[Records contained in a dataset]
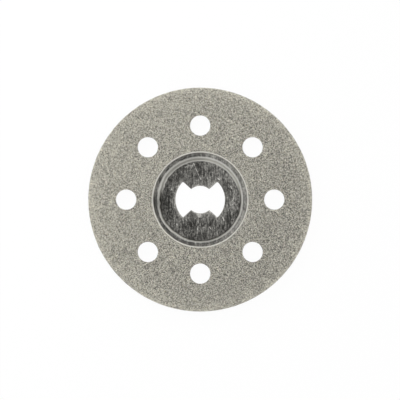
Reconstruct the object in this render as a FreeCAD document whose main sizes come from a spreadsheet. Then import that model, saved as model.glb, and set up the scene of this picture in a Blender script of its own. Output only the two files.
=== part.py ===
import FreeCAD, Part
import math
import os
import Sketcher
from FreeCAD import Vector

# Diamond cutting disc for a hand-held rotary tool, in millimetres.
# A ring of thin sheet steel carries plated diamond grit on both faces. A pressed steel cup is
# fixed behind the ring's window, and the mandrel drives the cup through its bow-tie opening.
# The frame: +Z is the spin axis, out of the dished side. The origin lies on that axis, on the
# back of the cup's floor, which is the face that the disc rests on.

SIZES = [
    ("disc_dia", 38.0, "outer diameter of the coated ring"),
    ("blank_thick", 0.6, "thickness of the ring with the coat on both faces"),
    ("edge_break", 0.1, "width of the worn corner on the ring's rim and window"),
    ("vent_count", 8, "number of cooling holes"),
    ("vent_dia", 3.4, "diameter of a cooling hole"),
    ("vent_margin", 0.95, "ring left between the cup's flange and the cooling holes"),
    ("seat_width", 1.85, "width of flange that seats behind the ring"),
    ("ledge_width", 0.65, "width of flat flange that shows inside the window"),
    ("hub_sheet", 0.4, "thickness of the cup's sheet"),
    ("floor_dia", 13.5, "diameter at which the floor's face would meet the wall"),
    ("dish_depth", 0.8, "from the flange's face down to the floor's face"),
    ("wall_slope", 68.0, "slope of the cup's wall from the floor, in degrees"),
    ("die_radius", 0.1, "inner radius of the bend from flange to wall"),
    ("punch_radius", 0.2, "inner radius of the bend from wall to floor"),
    ("lobe_dia", 8.4, "diameter across the bow-tie opening's two lobes"),
    ("throat_dia", 4.66, "diameter of the opening's middle"),
    ("flank_angle", 42.0, "slope of a lobe's flank from the opening's long axis, in degrees"),
    ("flank_offset", 0.28, "distance of a flank's line from the spin axis"),
    ("tip_round", 0.18, "corner radius at a lobe's tip"),
    ("nose_round", 0.1, "corner radius where a flank meets the throat"),
]

doc = FreeCAD.newDocument("diamond_cutting_disc")
sheet = doc.addObject("Spreadsheet::Sheet", "sizes")
for row, (alias, value, meaning) in enumerate(SIZES, start=1):
    sheet.set(f"A{row}", meaning)
    sheet.set(f"B{row}", str(value))
    sheet.setAlias(f"B{row}", alias)
doc.recompute()

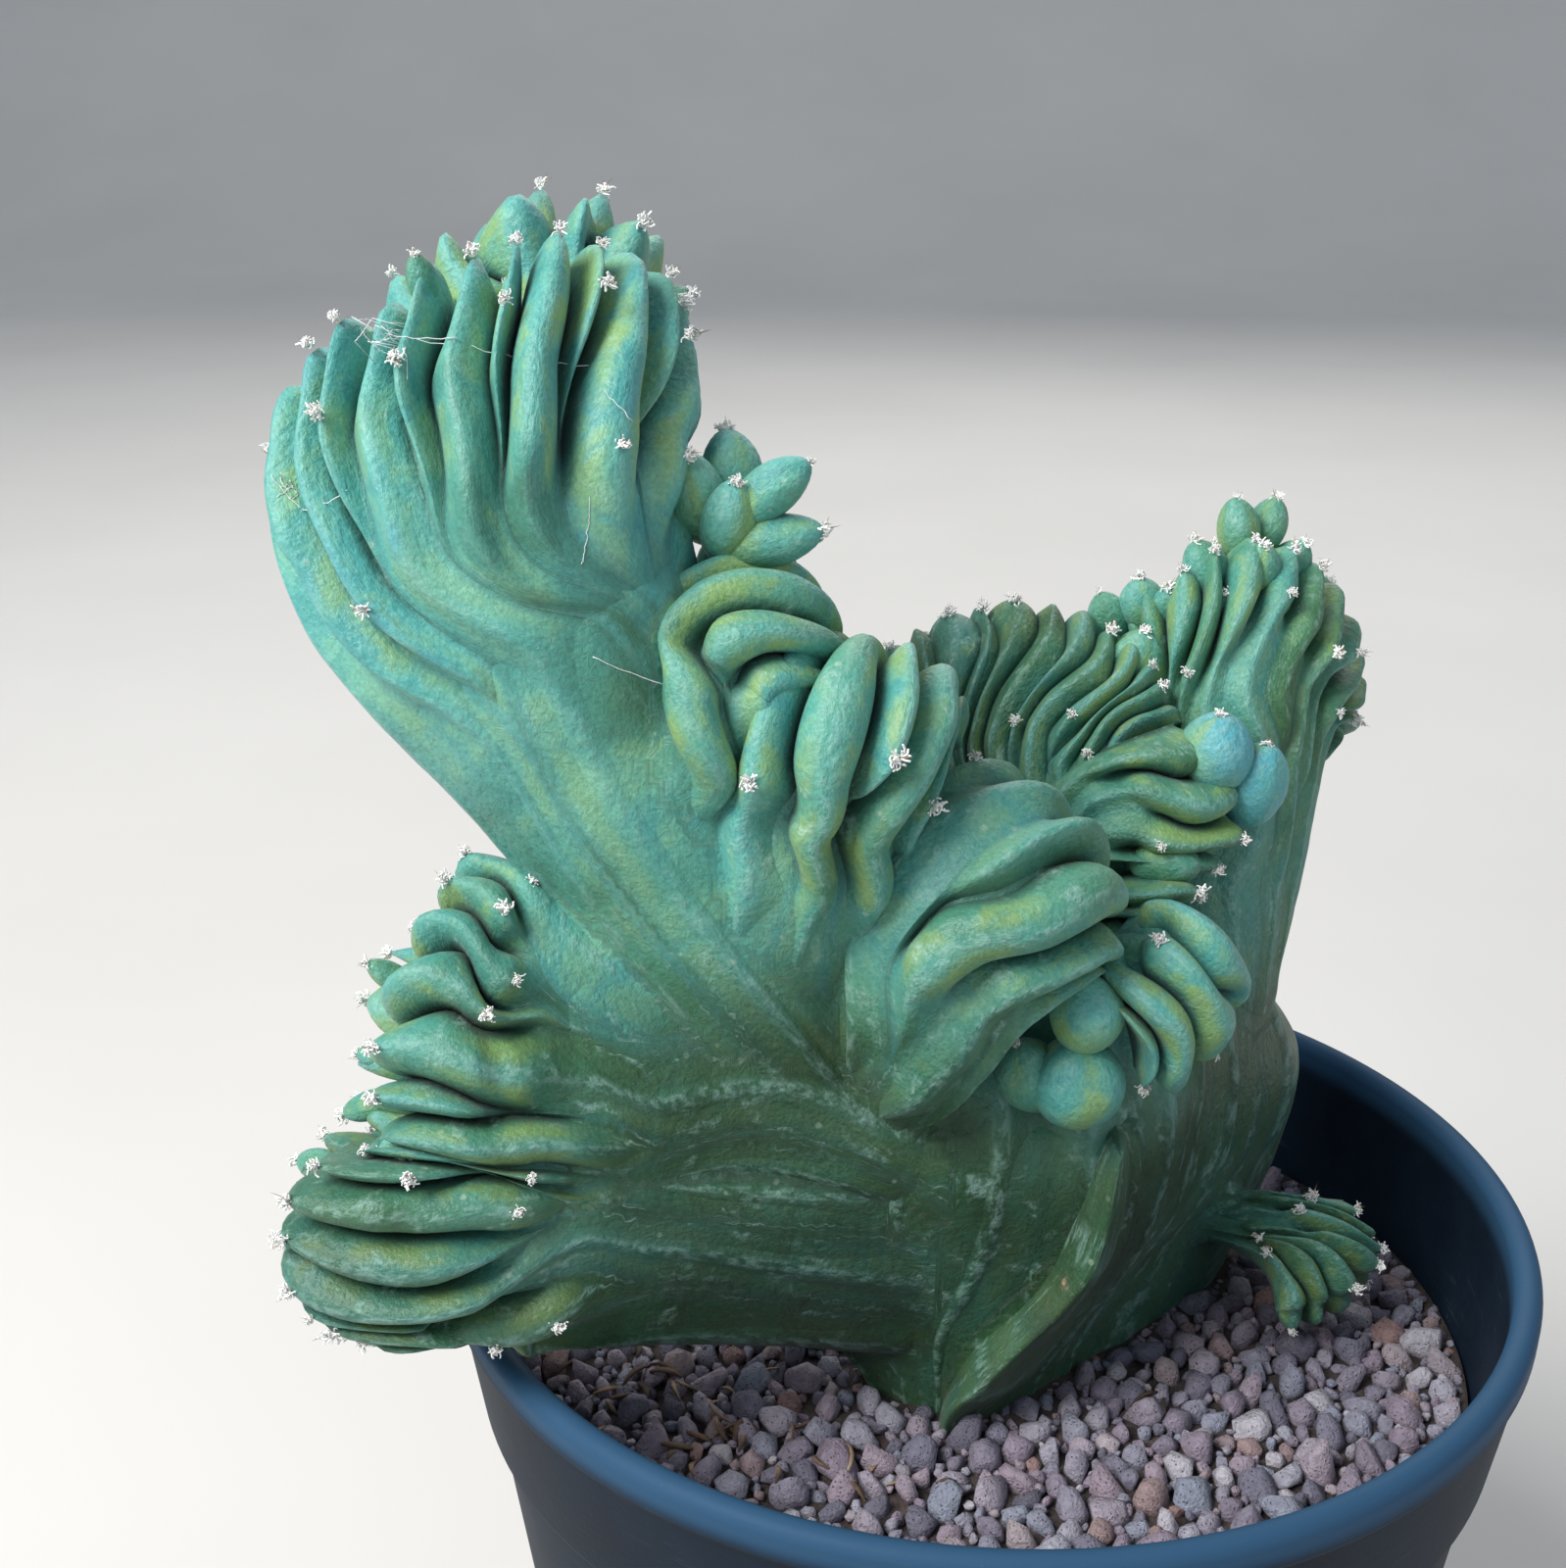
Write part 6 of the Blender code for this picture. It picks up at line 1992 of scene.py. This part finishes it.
def floor_mesh():
    """A floor that turns up into a backdrop in one smooth sweep."""
    sweep = [(FLOOR_FRONT, 0.0)]
    for k in range(SWEEP_STEPS + 1):
        turn = math.pi / 2 * k / SWEEP_STEPS
        sweep.append((FLOOR_BACK + SWEEP * math.sin(turn), SWEEP * (1 - math.cos(turn))))
    sweep.append((FLOOR_BACK + SWEEP, BACKDROP_TOP))
    points = [(side * FLOOR_SIDE, y, z) for y, z in sweep for side in (-1, 1)]
    faces = [(2 * k, 2 * k + 1, 2 * k + 3, 2 * k + 2) for k in range(len(sweep) - 1)]
    return plain_mesh("floor", points, faces)


def make_studio():
    """A pale floor, soft lights, and the camera at the photograph's angle."""
    scene = bpy.context.scene
    new_piece("floor", floor_mesh(), floor_finish())
    world = bpy.data.worlds.new("room")
    scene.world = world
    scene.view_settings.view_transform = "Standard"
    world.use_nodes = True
    sky = world.node_tree.nodes["Background"]
    sky.inputs["Color"].default_value = SKY_COLOUR
    sky.inputs["Strength"].default_value = SKY_STRENGTH
    for name, place, size, power, colour in LIGHTS:
        lamp = bpy.data.lights.new(name, "AREA")
        lamp.shape = "SQUARE"
        lamp.size = size
        lamp.energy = power
        lamp.color = colour
        made = put(name, lamp)
        made.location = place
        aim = Vector(LIT_POINT) - Vector(place)
        made.rotation_euler = aim.to_track_quat("-Z", "Y").to_euler()
    camera = bpy.data.cameras.new("camera")
    camera.sensor_fit = "HORIZONTAL"
    camera.sensor_width = SENSOR_WIDTH
    camera.lens = FOCAL_PIXELS / PICTURE_WIDTH * SENSOR_WIDTH
    camera.clip_start = 0.01
    made = put("camera", camera)
    made.location = CAMERA_PLACE
    made.rotation_euler = (math.radians(90 - CAMERA_PITCH), 0, 0)
    scene.camera = made


def set_in_place(piece, stands_for):
    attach(piece, "root")
    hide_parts(stands_for)


def main():
    plant, stem_search = make_plant(skin_finish())
    for piece in plant:
        set_in_place(piece, "cactus")
    set_in_place(make_bed(bed_finish()), "grit")
    stones = make_stones(stem_search)
    set_in_place(stones, "grit")
    scraps = new_piece("dry_scraps", scraps_mesh(stones.data), scrap_finish())
    set_in_place(scraps, "grit")
    set_in_place(make_pot(pot_finish()), "pot")
    make_studio()


main()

Problem requirements: Would you write down every record again, exactly?

Complete output:
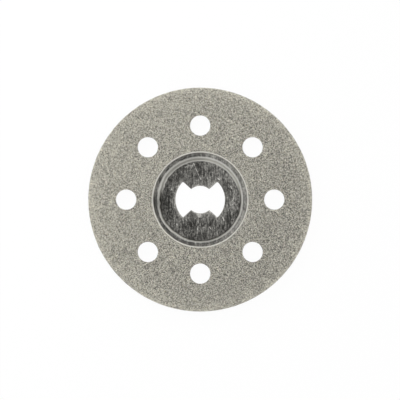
Reconstruct the object in this render as a FreeCAD document whose main sizes come from a spreadsheet. Then import that model, saved as model.glb, and set up the scene of this picture in a Blender script of its own. Output only the two files.
=== part.py ===
import FreeCAD, Part
import math
import os
import Sketcher
from FreeCAD import Vector

# Diamond cutting disc for a hand-held rotary tool, in millimetres.
# A ring of thin sheet steel carries plated diamond grit on both faces. A pressed steel cup is
# fixed behind the ring's window, and the mandrel drives the cup through its bow-tie opening.
# The frame: +Z is the spin axis, out of the dished side. The origin lies on that axis, on the
# back of the cup's floor, which is the face that the disc rests on.

SIZES = [
    ("disc_dia", 38.0, "outer diameter of the coated ring"),
    ("blank_thick", 0.6, "thickness of the ring with the coat on both faces"),
    ("edge_break", 0.1, "width of the worn corner on the ring's rim and window"),
    ("vent_count", 8, "number of cooling holes"),
    ("vent_dia", 3.4, "diameter of a cooling hole"),
    ("vent_margin", 0.95, "ring left between the cup's flange and the cooling holes"),
    ("seat_width", 1.85, "width of flange that seats behind the ring"),
    ("ledge_width", 0.65, "width of flat flange that shows inside the window"),
    ("hub_sheet", 0.4, "thickness of the cup's sheet"),
    ("floor_dia", 13.5, "diameter at which the floor's face would meet the wall"),
    ("dish_depth", 0.8, "from the flange's face down to the floor's face"),
    ("wall_slope", 68.0, "slope of the cup's wall from the floor, in degrees"),
    ("die_radius", 0.1, "inner radius of the bend from flange to wall"),
    ("punch_radius", 0.2, "inner radius of the bend from wall to floor"),
    ("lobe_dia", 8.4, "diameter across the bow-tie opening's two lobes"),
    ("throat_dia", 4.66, "diameter of the opening's middle"),
    ("flank_angle", 42.0, "slope of a lobe's flank from the opening's long axis, in degrees"),
    ("flank_offset", 0.28, "distance of a flank's line from the spin axis"),
    ("tip_round", 0.18, "corner radius at a lobe's tip"),
    ("nose_round", 0.1, "corner radius where a flank meets the throat"),
]

doc = FreeCAD.newDocument("diamond_cutting_disc")
sheet = doc.addObject("Spreadsheet::Sheet", "sizes")
for row, (alias, value, meaning) in enumerate(SIZES, start=1):
    sheet.set(f"A{row}", meaning)
    sheet.set(f"B{row}", str(value))
    sheet.setAlias(f"B{row}", alias)
doc.recompute()

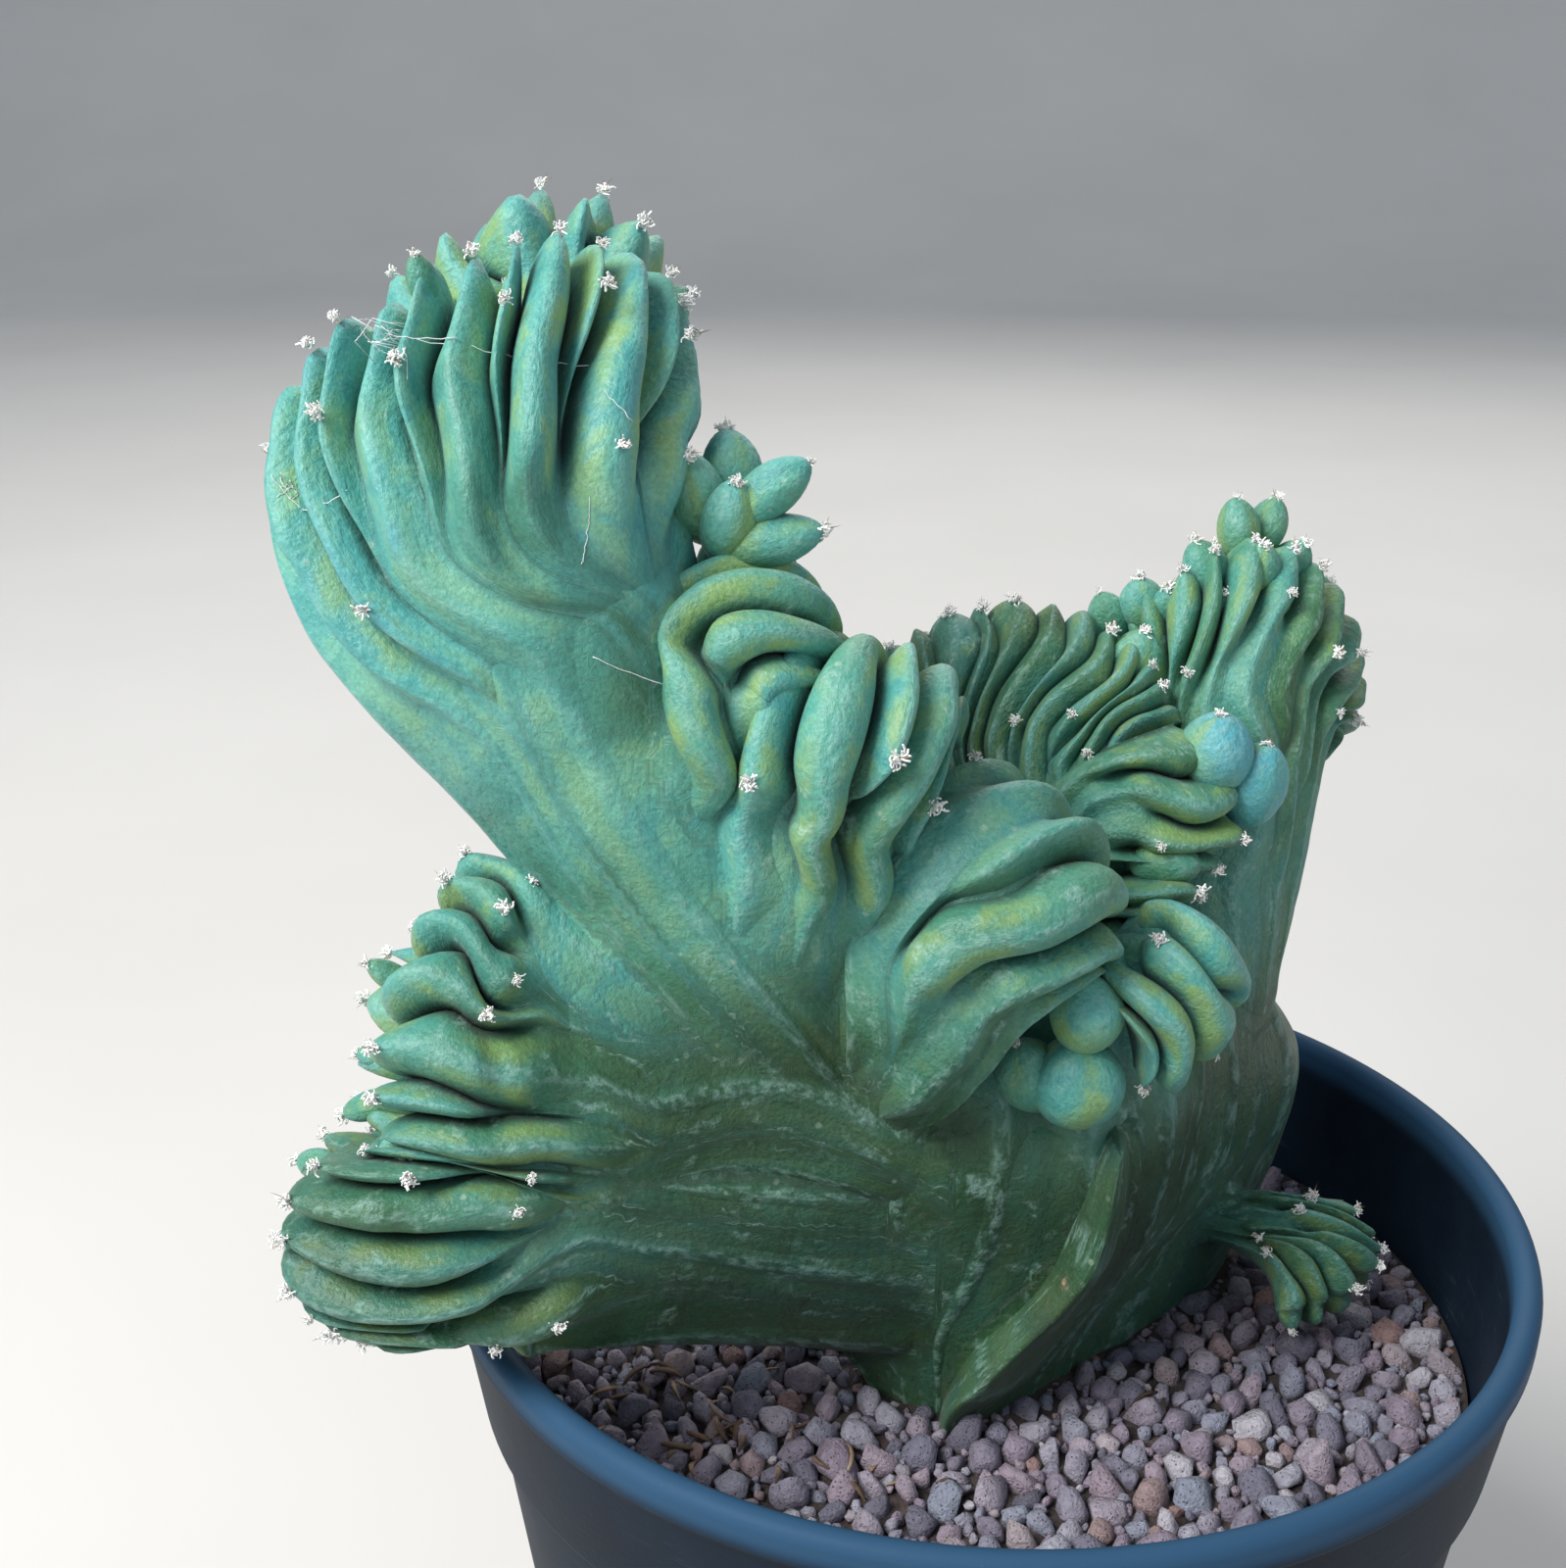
Write part 6 of the Blender code for this picture. It picks up at line 1992 of scene.py. This part finishes it.
def floor_mesh():
    """A floor that turns up into a backdrop in one smooth sweep."""
    sweep = [(FLOOR_FRONT, 0.0)]
    for k in range(SWEEP_STEPS + 1):
        turn = math.pi / 2 * k / SWEEP_STEPS
        sweep.append((FLOOR_BACK + SWEEP * math.sin(turn), SWEEP * (1 - math.cos(turn))))
    sweep.append((FLOOR_BACK + SWEEP, BACKDROP_TOP))
    points = [(side * FLOOR_SIDE, y, z) for y, z in sweep for side in (-1, 1)]
    faces = [(2 * k, 2 * k + 1, 2 * k + 3, 2 * k + 2) for k in range(len(sweep) - 1)]
    return plain_mesh("floor", points, faces)


def make_studio():
    """A pale floor, soft lights, and the camera at the photograph's angle."""
    scene = bpy.context.scene
    new_piece("floor", floor_mesh(), floor_finish())
    world = bpy.data.worlds.new("room")
    scene.world = world
    scene.view_settings.view_transform = "Standard"
    world.use_nodes = True
    sky = world.node_tree.nodes["Background"]
    sky.inputs["Color"].default_value = SKY_COLOUR
    sky.inputs["Strength"].default_value = SKY_STRENGTH
    for name, place, size, power, colour in LIGHTS:
        lamp = bpy.data.lights.new(name, "AREA")
        lamp.shape = "SQUARE"
        lamp.size = size
        lamp.energy = power
        lamp.color = colour
        made = put(name, lamp)
        made.location = place
        aim = Vector(LIT_POINT) - Vector(place)
        made.rotation_euler = aim.to_track_quat("-Z", "Y").to_euler()
    camera = bpy.data.cameras.new("camera")
    camera.sensor_fit = "HORIZONTAL"
    camera.sensor_width = SENSOR_WIDTH
    camera.lens = FOCAL_PIXELS / PICTURE_WIDTH * SENSOR_WIDTH
    camera.clip_start = 0.01
    made = put("camera", camera)
    made.location = CAMERA_PLACE
    made.rotation_euler = (math.radians(90 - CAMERA_PITCH), 0, 0)
    scene.camera = made


def set_in_place(piece, stands_for):
    attach(piece, "root")
    hide_parts(stands_for)


def main():
    plant, stem_search = make_plant(skin_finish())
    for piece in plant:
        set_in_place(piece, "cactus")
    set_in_place(make_bed(bed_finish()), "grit")
    stones = make_stones(stem_search)
    set_in_place(stones, "grit")
    scraps = new_piece("dry_scraps", scraps_mesh(stones.data), scrap_finish())
    set_in_place(scraps, "grit")
    set_in_place(make_pot(pot_finish()), "pot")
    make_studio()


main()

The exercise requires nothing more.